# Exercise instructions
Your task is to reproduce word for word the lines running from the line containing "Turn this picture" to the line containing "rim_land = 1.6", inclusive. Nothing else belongs in the answer.

# Data
########
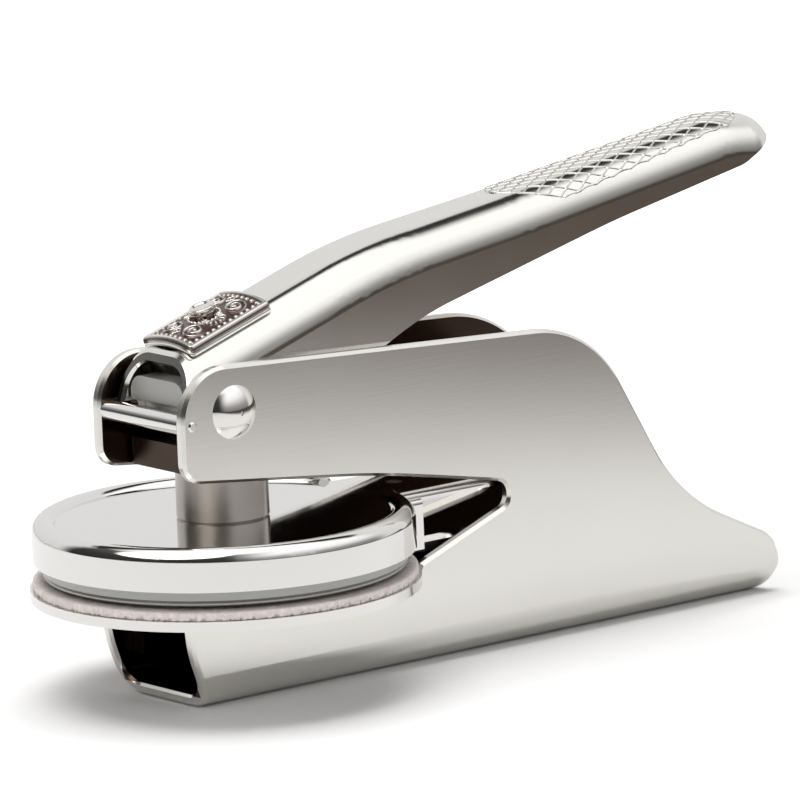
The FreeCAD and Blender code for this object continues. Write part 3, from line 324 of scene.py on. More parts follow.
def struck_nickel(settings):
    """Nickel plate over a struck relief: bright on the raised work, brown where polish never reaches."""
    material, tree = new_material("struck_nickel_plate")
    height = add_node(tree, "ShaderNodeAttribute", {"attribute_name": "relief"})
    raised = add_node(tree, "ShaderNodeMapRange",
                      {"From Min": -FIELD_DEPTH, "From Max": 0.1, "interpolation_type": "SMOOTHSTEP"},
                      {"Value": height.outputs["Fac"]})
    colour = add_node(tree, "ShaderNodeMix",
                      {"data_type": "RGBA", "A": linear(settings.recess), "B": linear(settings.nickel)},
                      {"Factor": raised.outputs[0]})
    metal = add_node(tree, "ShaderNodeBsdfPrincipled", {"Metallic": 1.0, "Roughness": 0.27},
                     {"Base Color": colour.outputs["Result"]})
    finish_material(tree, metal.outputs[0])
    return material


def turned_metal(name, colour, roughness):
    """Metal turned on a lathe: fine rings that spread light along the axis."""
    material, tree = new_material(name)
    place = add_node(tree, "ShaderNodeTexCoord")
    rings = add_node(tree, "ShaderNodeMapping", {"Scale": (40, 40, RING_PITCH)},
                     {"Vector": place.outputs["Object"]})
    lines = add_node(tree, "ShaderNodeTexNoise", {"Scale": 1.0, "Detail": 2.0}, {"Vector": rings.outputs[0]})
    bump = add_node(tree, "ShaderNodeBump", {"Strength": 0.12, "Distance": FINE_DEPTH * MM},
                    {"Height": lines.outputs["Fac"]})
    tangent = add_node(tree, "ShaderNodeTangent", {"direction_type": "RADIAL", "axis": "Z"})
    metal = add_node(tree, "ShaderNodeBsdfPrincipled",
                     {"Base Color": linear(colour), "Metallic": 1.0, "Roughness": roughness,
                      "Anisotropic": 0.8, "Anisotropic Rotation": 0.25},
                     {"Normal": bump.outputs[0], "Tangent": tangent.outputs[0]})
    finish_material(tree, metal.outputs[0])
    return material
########
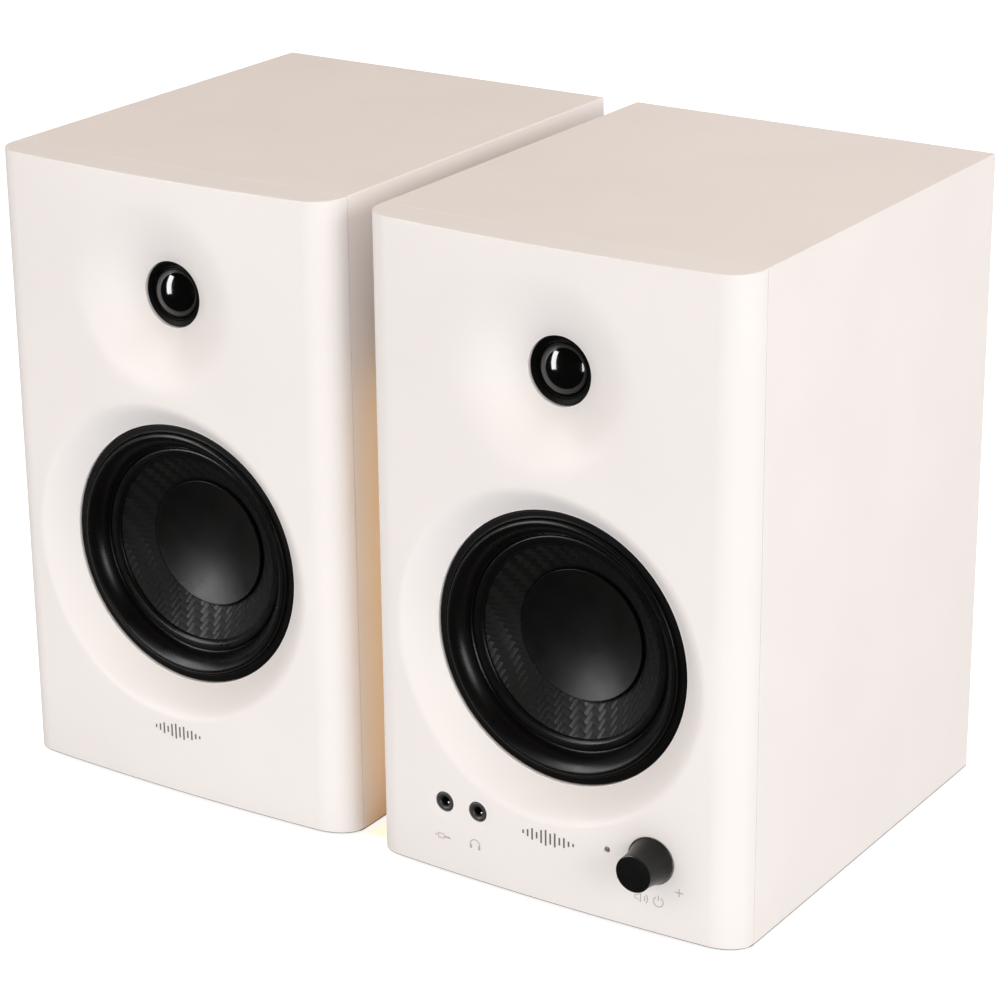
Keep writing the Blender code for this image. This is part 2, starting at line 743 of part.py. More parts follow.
########
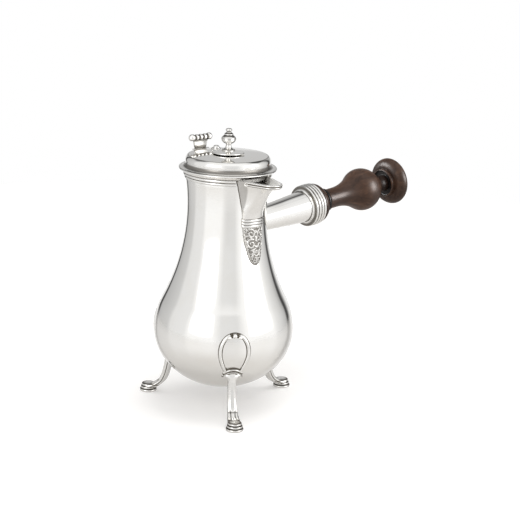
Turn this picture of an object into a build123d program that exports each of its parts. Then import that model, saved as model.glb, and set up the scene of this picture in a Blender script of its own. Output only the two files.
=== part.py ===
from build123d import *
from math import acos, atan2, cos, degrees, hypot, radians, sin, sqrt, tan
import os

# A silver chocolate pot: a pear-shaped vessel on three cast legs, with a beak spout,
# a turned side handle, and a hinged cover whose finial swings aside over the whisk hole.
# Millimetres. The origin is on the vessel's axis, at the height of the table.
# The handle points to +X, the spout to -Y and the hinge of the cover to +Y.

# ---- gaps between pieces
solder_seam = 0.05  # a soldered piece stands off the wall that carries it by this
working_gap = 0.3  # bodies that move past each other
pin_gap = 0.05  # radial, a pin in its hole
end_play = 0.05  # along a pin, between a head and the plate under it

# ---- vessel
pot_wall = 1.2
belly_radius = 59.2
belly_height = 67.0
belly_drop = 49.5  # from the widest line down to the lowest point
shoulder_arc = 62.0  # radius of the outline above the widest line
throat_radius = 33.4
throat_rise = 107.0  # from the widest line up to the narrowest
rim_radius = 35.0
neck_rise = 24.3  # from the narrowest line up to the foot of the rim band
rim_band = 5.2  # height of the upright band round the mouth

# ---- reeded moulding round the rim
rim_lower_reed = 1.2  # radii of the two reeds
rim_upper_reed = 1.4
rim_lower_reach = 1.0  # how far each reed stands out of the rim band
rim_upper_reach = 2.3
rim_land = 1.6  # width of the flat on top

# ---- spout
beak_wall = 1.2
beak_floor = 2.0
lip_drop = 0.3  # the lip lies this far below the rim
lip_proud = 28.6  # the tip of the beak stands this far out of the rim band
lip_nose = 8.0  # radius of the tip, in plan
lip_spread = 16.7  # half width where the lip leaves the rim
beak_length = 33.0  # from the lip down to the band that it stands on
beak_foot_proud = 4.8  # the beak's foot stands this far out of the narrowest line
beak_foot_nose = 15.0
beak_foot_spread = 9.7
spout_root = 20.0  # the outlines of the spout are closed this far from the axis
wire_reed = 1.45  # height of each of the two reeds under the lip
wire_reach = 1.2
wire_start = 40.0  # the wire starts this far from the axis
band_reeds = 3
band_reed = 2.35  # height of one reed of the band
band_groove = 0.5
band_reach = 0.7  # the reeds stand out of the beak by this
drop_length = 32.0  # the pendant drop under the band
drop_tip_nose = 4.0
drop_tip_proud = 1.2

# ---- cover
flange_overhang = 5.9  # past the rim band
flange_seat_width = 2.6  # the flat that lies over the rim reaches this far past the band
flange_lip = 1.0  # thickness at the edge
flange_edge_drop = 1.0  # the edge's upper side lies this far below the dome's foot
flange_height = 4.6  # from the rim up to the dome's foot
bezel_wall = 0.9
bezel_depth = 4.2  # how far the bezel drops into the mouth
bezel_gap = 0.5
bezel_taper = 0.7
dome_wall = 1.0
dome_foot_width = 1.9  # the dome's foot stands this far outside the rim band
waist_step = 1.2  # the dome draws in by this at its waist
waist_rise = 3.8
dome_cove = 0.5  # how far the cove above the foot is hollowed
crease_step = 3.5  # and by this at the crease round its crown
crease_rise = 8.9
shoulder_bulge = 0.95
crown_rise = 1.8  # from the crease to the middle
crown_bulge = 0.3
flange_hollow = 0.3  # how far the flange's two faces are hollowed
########
# Output of the exercise
Turn this picture of an object into a build123d program that exports each of its parts. Then import that model, saved as model.glb, and set up the scene of this picture in a Blender script of its own. Output only the two files.
=== part.py ===
from build123d import *
from math import acos, atan2, cos, degrees, hypot, radians, sin, sqrt, tan
import os

# A silver chocolate pot: a pear-shaped vessel on three cast legs, with a beak spout,
# a turned side handle, and a hinged cover whose finial swings aside over the whisk hole.
# Millimetres. The origin is on the vessel's axis, at the height of the table.
# The handle points to +X, the spout to -Y and the hinge of the cover to +Y.

# ---- gaps between pieces
solder_seam = 0.05  # a soldered piece stands off the wall that carries it by this
working_gap = 0.3  # bodies that move past each other
pin_gap = 0.05  # radial, a pin in its hole
end_play = 0.05  # along a pin, between a head and the plate under it

# ---- vessel
pot_wall = 1.2
belly_radius = 59.2
belly_height = 67.0
belly_drop = 49.5  # from the widest line down to the lowest point
shoulder_arc = 62.0  # radius of the outline above the widest line
throat_radius = 33.4
throat_rise = 107.0  # from the widest line up to the narrowest
rim_radius = 35.0
neck_rise = 24.3  # from the narrowest line up to the foot of the rim band
rim_band = 5.2  # height of the upright band round the mouth

# ---- reeded moulding round the rim
rim_lower_reed = 1.2  # radii of the two reeds
rim_upper_reed = 1.4
rim_lower_reach = 1.0  # how far each reed stands out of the rim band
rim_upper_reach = 2.3
rim_land = 1.6  # width of the flat on top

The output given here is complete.